### Information provided:
>> Begin
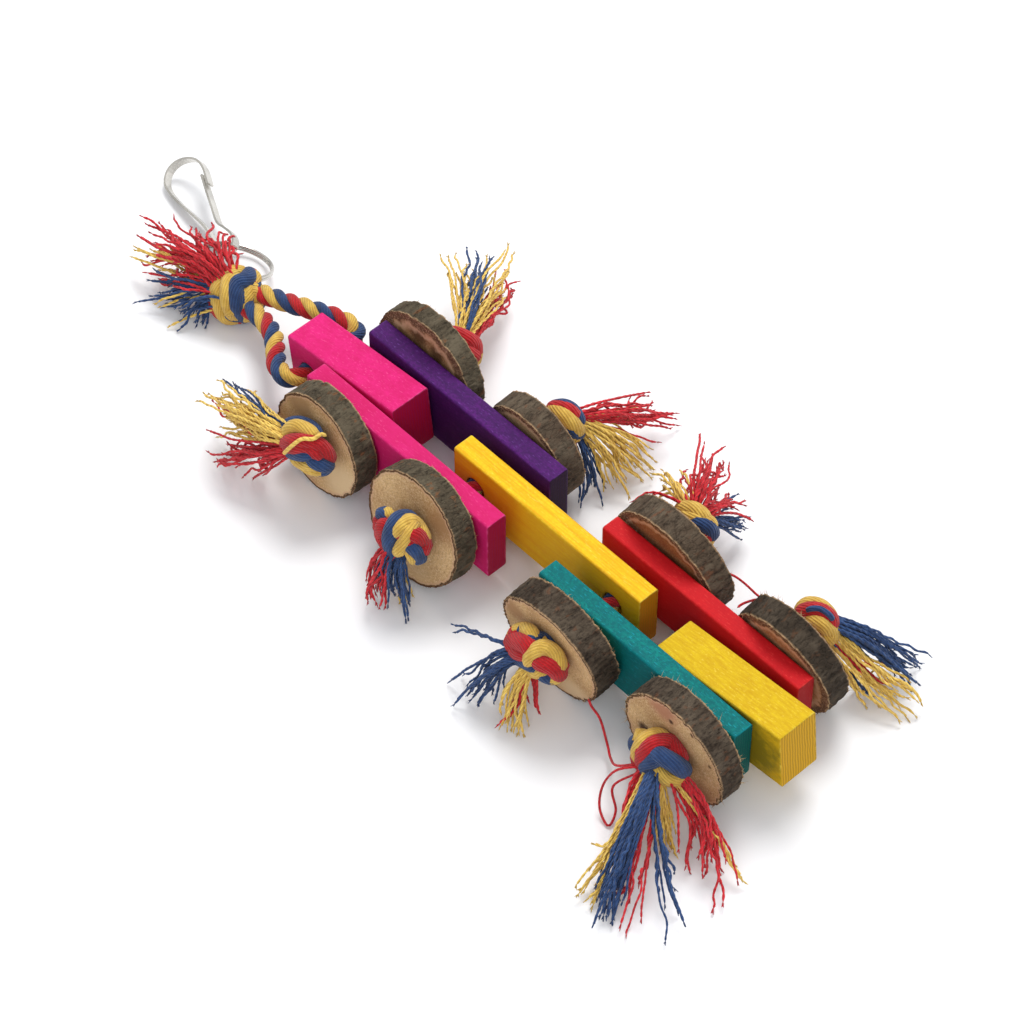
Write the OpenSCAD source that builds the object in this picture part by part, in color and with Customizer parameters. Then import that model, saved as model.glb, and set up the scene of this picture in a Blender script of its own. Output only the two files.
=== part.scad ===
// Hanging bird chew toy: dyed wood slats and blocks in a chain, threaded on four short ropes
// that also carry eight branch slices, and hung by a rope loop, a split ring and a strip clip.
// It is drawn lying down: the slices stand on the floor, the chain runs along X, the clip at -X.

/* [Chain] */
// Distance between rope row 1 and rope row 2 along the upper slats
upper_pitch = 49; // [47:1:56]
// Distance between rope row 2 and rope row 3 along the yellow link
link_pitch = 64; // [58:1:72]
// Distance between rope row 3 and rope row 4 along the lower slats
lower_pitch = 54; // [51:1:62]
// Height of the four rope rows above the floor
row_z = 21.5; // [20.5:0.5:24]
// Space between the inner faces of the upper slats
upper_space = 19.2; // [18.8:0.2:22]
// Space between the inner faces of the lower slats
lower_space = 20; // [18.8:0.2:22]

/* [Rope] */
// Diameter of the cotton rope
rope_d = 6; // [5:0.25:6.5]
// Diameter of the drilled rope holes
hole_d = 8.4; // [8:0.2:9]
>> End
### Job:
Which lines hold the string "that"? List them all.

### Answer to the task:
Write the OpenSCAD source that builds the object in this picture part by part, in color and with Customizer parameters. Then import that model, saved as model.glb, and set up the scene of this picture in a Blender script of its own. Output only the two files.
// that also carry eight branch slices, and hung by a rope loop, a split ring and a strip clip.